Allá en tiempos remotos, cuando aún se amarraba a los perros con longaniza, fui un ignorante e ingenuo estudiante de Letras que quizá por lo mismo no tardó en desarrollar gusto-fijación-idolatría por obras de complejidad que entonces me pareció extrema. Mientras menos comprensible, más disfrutable; mientras más insólito, mejor; mientras más innovador en materia de lenguaje, técnica y estructura, mayormente respetable; mientras más ignoto y menos leído por
las masas, más nirvánico, y así. “¿Literatura nacional? Eso murió junto con Sor Juana”: insensateces como esta me gustaba declarar. Recuerdo ahora, con una sonrisa, cómo solía pasear por los pasillos de la UAM, poniendo cara de Cristo resucitado y con una de esas obras bajo el brazo, pero colocada de modo que mostrara ostensiblemente su título.
Eeeeeen fin: mucho tiempo después, frente al pelotón de fusilamiento que constituyen los hipotéticos lectores de estas líneas, soy de nuevo el mero lector bienintencionado que fui entre mis nueve y mis diecinueve años, y me declaro sin reservas ferviente partidario delgalano arte de contar historias, tal como lo practicaron mis venerados Verne, Altamirano, Salgari, Poe, Quiroga, Dickens. Gracias a ellos por meterme en la piel de sus personajes, y por hacerme llorar, reír, angustiarme, amar… Y por hacer que la lectura fuera primero gusto, luego afición, vicio, profesión, y luego, simplemente, vida.
Llegado a este punto, con poco espacio disponible, abordo por fin el tema que me trajo aquí: intentar una reseña de
La Isla de la Pasión, mi novela favorita de Laura Restrepo, y me pregunto por qué divagué tanto y sobre todo por qué no regreso ahora a corregir este… texto.
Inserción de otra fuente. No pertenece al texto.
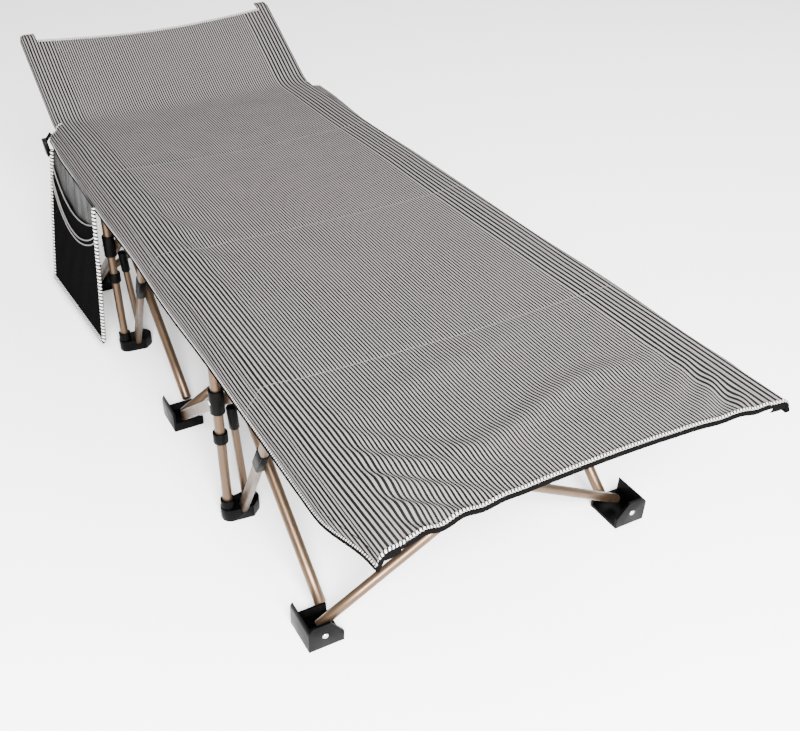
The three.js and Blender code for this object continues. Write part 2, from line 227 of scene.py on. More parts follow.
def bar_mesh(name, start, end, width, depth, corner, material):
    """A bar of rounded rectangular section, its width along X as far as it can lie."""
    start, end = Vector(start), Vector(end)
    z = (end - start).normalized()
    y = z.cross(Vector((1, 0, 0))).normalized()
    x = y.cross(z)
    ring = []
    for quarter, (sx, sy) in enumerate(((1, 1), (-1, 1), (-1, -1), (1, -1))):
        for k in range(BAR_CORNER_STEPS):
            a = math.radians(90 * quarter + 90 / (BAR_CORNER_STEPS - 1) * k)
            ring.append((sx * (width / 2 - corner) + corner * math.cos(a),
                         sy * (depth / 2 - corner) + corner * math.sin(a)))
    lip = min(BAR_LIP, corner / 2)
    length = (end - start).length
    steps = [(0, -lip), (lip, 0), (length - lip, 0), (length, -lip)]
    verts, uvs = [], []
    for at, grow in steps:
        for px, py in ring:
            gx, gy = px * (1 + 2 * grow / width), py * (1 + 2 * grow / depth)
            verts.append(start + z * at + x * gx + y * gy)
            uvs.append((px + py, at))
    n = len(ring)
    faces = [(i * n + k, i * n + (k + 1) % n, (i + 1) * n + (k + 1) % n, (i + 1) * n + k)
             for i in range(len(steps) - 1) for k in range(n)]
    faces.append(tuple(reversed(range(n))))
    faces.append(tuple(range((len(steps) - 1) * n, len(steps) * n)))
    return make_mesh(name, verts, faces, uvs, material)


def axis_of(node):
    """Ends of a straight CAD bar's axis: the middles of its two end faces."""
    points = np.array([v.co for v in frame["nodes"][node].data.vertices], float)
    centre = (points.max(0) + points.min(0)) / 2
    direction = np.linalg.svd(points - points.mean(0), full_matrices=False)[2][0]
    at = (points - centre) @ direction
    ends = []
    for group in (at < at.min() + END_BAND, at > at.max() - END_BAND):
        corners = np.unique(points[group].round(6), axis=0)
        ends.append((corners.max(0) + corners.min(0)) / 2)
    return ends


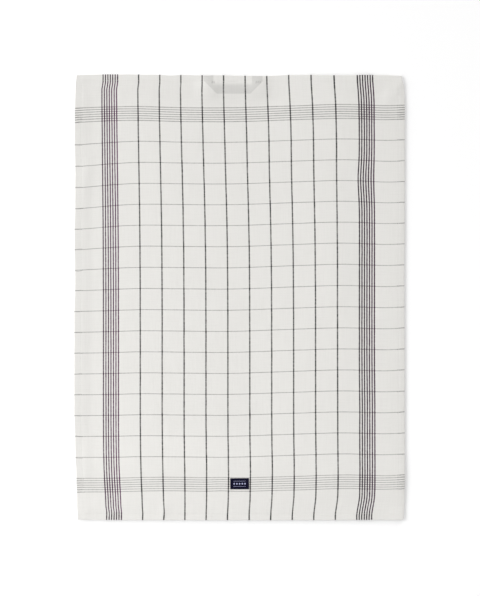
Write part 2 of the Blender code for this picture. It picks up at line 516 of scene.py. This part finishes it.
def addCloth():
    fineFrom = loopLow.x - clothLow.x - towel["fineBeside"]
    fineTo = loopHigh.x - clothLow.x + towel["fineBeside"]
    across = meshLines(clothWide, fineFrom, fineTo)
    fineTo = clothHigh.y - loopLow.y + towel["fineBelow"]
    down = meshLines(clothLong, edgeLines[-1] * mm, fineTo)
    columns, rows = len(across) - 1, len(down) - 1
    cloth = flatGrid("striped_cloth", columns, rows)
    giveBody(cloth, 1.0, 1.0)       # a metre thick while it is flat, so each side is easy to tell
    hemEdge = towel["hemWide"] + samePlace
    threads = []
    paints = {"sideHem": [], "endHem": [], "shadeOuter": [], "shadeInner": []}
    for vertex in cloth.data.vertices:
        column, row = gridPlace(vertex.co, columns, rows)
        face = vertex.co.z > 0.5
        place = clothPoint(across[column], down[row], face)
        vertex.co = place
        threads.append(threadPlace(place[0], place[1]))
        fromSide, fromEnd = fromEdges(across[column], down[row])
        outer, inner = insideShade(place[0], place[1])
        paints["sideHem"].append(1.0 if fromSide < hemEdge else 0.0)
        paints["endHem"].append(1.0 if fromEnd < hemEdge else 0.0)
        paints["shadeOuter"].append(outer if face else -1.0)
        paints["shadeInner"].append(inner)
    giveThreads(cloth.data, threads)
    for name, values in paints.items():
        givePaint(cloth.data, name, values)
    smoothShade(cloth, towel["sharpAngle"])
    print("cloth:", columns, "by", rows, "cells")
    return cloth


def tapeRows():
    # the hanging loop is one tape, folded over itself at two corners; each row of the strip has
    # its place along the tape and how far it slants across it
    firstFold = loopHigh.y - loopLow.y - tape["wide"] / 2
    secondFold = firstFold + (loopHigh.x - loopLow.x) - tape["wide"]
    end = secondFold + firstFold
    reach = tape["foldReach"] * math.sqrt(2.0)
    rows = [(0.0, 0.0)]
    marks = (
        (firstFold - reach, 1.0, tape["step"]),
        (firstFold + reach, 1.0, reach / tape["foldSteps"]),
        (secondFold - reach, -1.0, tape["step"]),
        (secondFold + reach, -1.0, reach / tape["foldSteps"]),
        (end, 0.0, tape["step"]),
    )
    for along, slant, step in marks:
        nearAlong, nearSlant = rows[-1]
        for here in evenly(nearAlong, along, step):
            share = (here - nearAlong) / (along - nearAlong)
            rows.append((here, mix(nearSlant, slant, share)))
    return rows, firstFold, secondFold


def foldTape(along, aside, firstFold, secondFold):
    # a strip running down, turned over a slanting line to run across, and over another to run up
    wide = tape["wide"]
    x = loopLow.x + wide / 2 + aside
    y = loopHigh.y - along
    pastFirst = (along - firstFold - aside) / math.sqrt(2.0)
    pastSecond = (along - secondFold + aside) / math.sqrt(2.0)
    if pastFirst > 0.0:
        total = loopLow.x + loopLow.y + wide
        x, y = total - y, total - x
    if pastSecond > 0.0:
        apart = loopLow.y + wide - loopHigh.x
        x, y = y - apart, x + apart
    reach = tape["foldReach"]
    turned = 0.5 + 0.5 * math.sin(math.pi / 2 * min(max(pastFirst / reach, -1.0), 1.0))
    turned *= 0.5 - 0.5 * math.sin(math.pi / 2 * min(max(pastSecond / reach, -1.0), 1.0))
    offLeg = min(x - loopLow.x, loopHigh.x - x) - wide
    upper = mix(tape["high"], tape["low"], smooth(offLeg / tape["settles"]))
    return x, y, mix(tape["low"], upper, turned)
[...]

Mi inconsciencia, o tal vez mi buena fe, me hacen decidir que lo dejaré así, pues en medio de tanta digresión algo habrá quedado, y porque para lograr mi propósito se requieren solamente tres datos: uno, que la historia narrada ocurre en Clipperton, isla perdida en el Pacífico o más bien mero atolón coralino que hasta 1930 fue mexicano y es ahora francés; dos, que la novela es emocionante desde el inicio, pero en particular cuando deja a hombres, mujeres y niños abandonados a su suerte en ese atolón en medio de la nada, y entre ellos destaca el gobernador Ramón Arnaud, en cuya memoria se erigió un monumento en Orizaba; tres, que la he leído y releído, primero asumiéndola como pura invención y luego, con mayor conocimiento de causa, como una sabia mezcla de ficción y realidad, y en ambas lecturas, metido en la piel de los personajes y ante una atroz decisión de Arnaud, le grité, ambas veces con igual furia e idénticos resultados: “¡No, estúpido, no lo hagas! ¡No!” Y Arnaud, el muy necio, no me hizo caso. Joder.
Por Ramón Córdoba
Hablamos de☞ La isla de la pasión, Laura Restrepo, Alfaguara, 2014.